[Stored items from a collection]
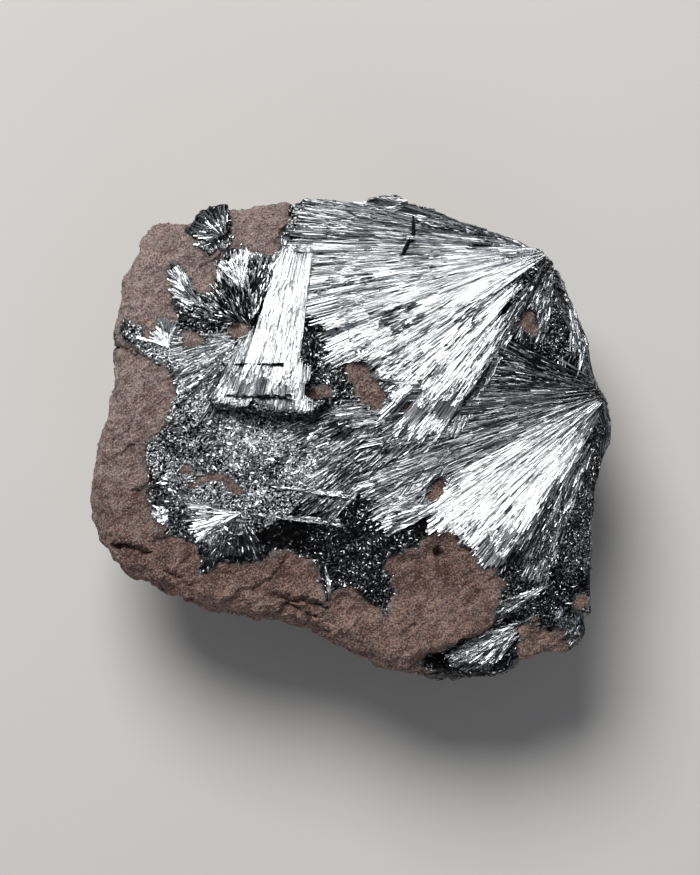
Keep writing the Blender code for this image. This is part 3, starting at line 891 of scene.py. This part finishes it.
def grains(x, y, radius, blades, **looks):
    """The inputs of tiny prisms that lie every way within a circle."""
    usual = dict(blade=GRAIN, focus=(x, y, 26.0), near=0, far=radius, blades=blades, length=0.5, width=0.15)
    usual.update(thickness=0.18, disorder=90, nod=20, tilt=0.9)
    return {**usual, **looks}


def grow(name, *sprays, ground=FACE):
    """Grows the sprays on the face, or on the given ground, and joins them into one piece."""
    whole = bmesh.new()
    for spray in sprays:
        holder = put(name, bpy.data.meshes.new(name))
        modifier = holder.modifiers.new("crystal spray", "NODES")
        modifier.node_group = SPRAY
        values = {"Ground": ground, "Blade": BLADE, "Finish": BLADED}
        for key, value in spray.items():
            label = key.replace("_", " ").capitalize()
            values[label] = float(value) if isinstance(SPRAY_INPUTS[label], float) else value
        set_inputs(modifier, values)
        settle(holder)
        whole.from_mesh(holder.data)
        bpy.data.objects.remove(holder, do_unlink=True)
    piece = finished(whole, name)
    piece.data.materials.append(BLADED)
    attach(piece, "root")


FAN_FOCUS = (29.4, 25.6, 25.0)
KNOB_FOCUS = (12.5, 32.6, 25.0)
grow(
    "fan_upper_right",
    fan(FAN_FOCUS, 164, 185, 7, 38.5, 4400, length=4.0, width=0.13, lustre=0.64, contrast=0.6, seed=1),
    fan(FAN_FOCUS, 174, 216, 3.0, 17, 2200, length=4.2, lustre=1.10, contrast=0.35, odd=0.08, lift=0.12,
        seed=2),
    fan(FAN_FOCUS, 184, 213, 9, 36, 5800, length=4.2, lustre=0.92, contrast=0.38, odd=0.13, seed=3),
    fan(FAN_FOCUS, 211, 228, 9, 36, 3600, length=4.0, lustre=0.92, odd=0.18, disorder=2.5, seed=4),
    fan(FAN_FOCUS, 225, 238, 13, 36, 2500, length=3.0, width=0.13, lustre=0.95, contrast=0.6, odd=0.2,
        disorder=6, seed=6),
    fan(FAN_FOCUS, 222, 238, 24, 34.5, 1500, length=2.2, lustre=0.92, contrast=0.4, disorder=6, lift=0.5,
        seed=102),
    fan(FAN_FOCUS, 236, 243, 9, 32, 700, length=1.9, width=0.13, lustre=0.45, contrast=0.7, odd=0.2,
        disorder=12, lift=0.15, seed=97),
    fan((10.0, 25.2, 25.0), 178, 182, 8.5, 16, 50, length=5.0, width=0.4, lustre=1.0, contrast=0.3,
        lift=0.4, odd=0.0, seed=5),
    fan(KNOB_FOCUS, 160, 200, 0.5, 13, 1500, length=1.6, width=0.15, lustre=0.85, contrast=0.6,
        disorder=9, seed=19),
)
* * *
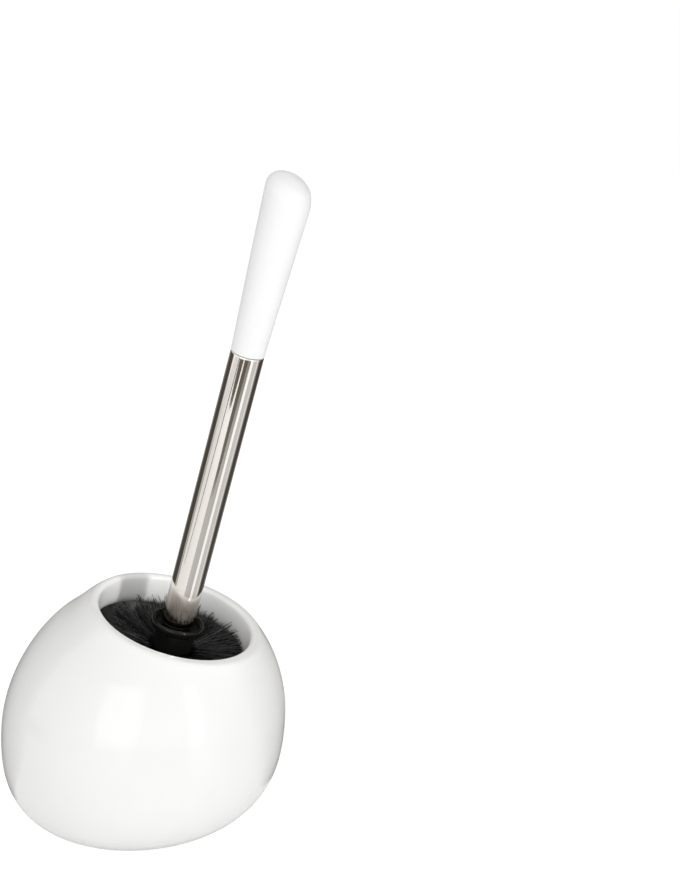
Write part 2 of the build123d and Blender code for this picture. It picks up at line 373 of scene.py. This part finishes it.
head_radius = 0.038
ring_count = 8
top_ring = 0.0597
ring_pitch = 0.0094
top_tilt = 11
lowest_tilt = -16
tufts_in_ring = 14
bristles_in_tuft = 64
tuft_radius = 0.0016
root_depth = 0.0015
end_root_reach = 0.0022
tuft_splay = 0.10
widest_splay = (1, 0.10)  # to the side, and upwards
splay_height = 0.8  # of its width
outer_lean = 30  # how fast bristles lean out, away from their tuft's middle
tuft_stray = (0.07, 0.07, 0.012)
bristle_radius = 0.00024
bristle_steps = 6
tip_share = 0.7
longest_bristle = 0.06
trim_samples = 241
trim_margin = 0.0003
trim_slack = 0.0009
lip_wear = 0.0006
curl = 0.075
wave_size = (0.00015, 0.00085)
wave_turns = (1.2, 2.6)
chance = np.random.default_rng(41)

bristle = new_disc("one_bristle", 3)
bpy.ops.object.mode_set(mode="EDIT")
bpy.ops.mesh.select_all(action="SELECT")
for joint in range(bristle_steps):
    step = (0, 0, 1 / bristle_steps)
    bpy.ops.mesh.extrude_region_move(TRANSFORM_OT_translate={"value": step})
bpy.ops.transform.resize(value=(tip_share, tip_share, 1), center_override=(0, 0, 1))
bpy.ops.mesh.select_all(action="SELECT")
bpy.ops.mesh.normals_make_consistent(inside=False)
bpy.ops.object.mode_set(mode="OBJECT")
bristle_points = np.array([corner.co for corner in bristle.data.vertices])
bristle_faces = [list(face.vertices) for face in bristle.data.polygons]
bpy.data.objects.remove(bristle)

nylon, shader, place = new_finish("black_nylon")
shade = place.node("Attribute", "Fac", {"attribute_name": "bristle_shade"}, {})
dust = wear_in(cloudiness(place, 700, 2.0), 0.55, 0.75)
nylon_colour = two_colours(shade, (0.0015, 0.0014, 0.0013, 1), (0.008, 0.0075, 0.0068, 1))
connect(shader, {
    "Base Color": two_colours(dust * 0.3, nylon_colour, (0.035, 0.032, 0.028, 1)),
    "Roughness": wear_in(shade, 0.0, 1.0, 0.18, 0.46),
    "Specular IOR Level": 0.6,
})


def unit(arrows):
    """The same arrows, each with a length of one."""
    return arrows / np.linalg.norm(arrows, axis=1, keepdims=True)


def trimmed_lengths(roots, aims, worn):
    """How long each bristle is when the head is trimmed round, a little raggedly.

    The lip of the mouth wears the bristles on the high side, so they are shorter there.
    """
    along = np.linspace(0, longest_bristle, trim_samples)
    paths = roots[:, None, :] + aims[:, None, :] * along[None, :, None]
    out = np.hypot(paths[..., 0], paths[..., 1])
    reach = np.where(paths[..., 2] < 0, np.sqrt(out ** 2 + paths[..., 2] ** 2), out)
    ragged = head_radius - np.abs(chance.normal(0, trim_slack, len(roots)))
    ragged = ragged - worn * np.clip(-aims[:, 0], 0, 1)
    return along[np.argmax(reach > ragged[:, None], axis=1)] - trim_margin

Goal
Identify each line in the records above containing the word "this"; copy those lines.

Expected answer
Keep writing the Blender code for this image. This is part 3, starting at line 891 of scene.py. This part finishes it.
Write part 2 of the build123d and Blender code for this picture. It picks up at line 373 of scene.py. This part finishes it.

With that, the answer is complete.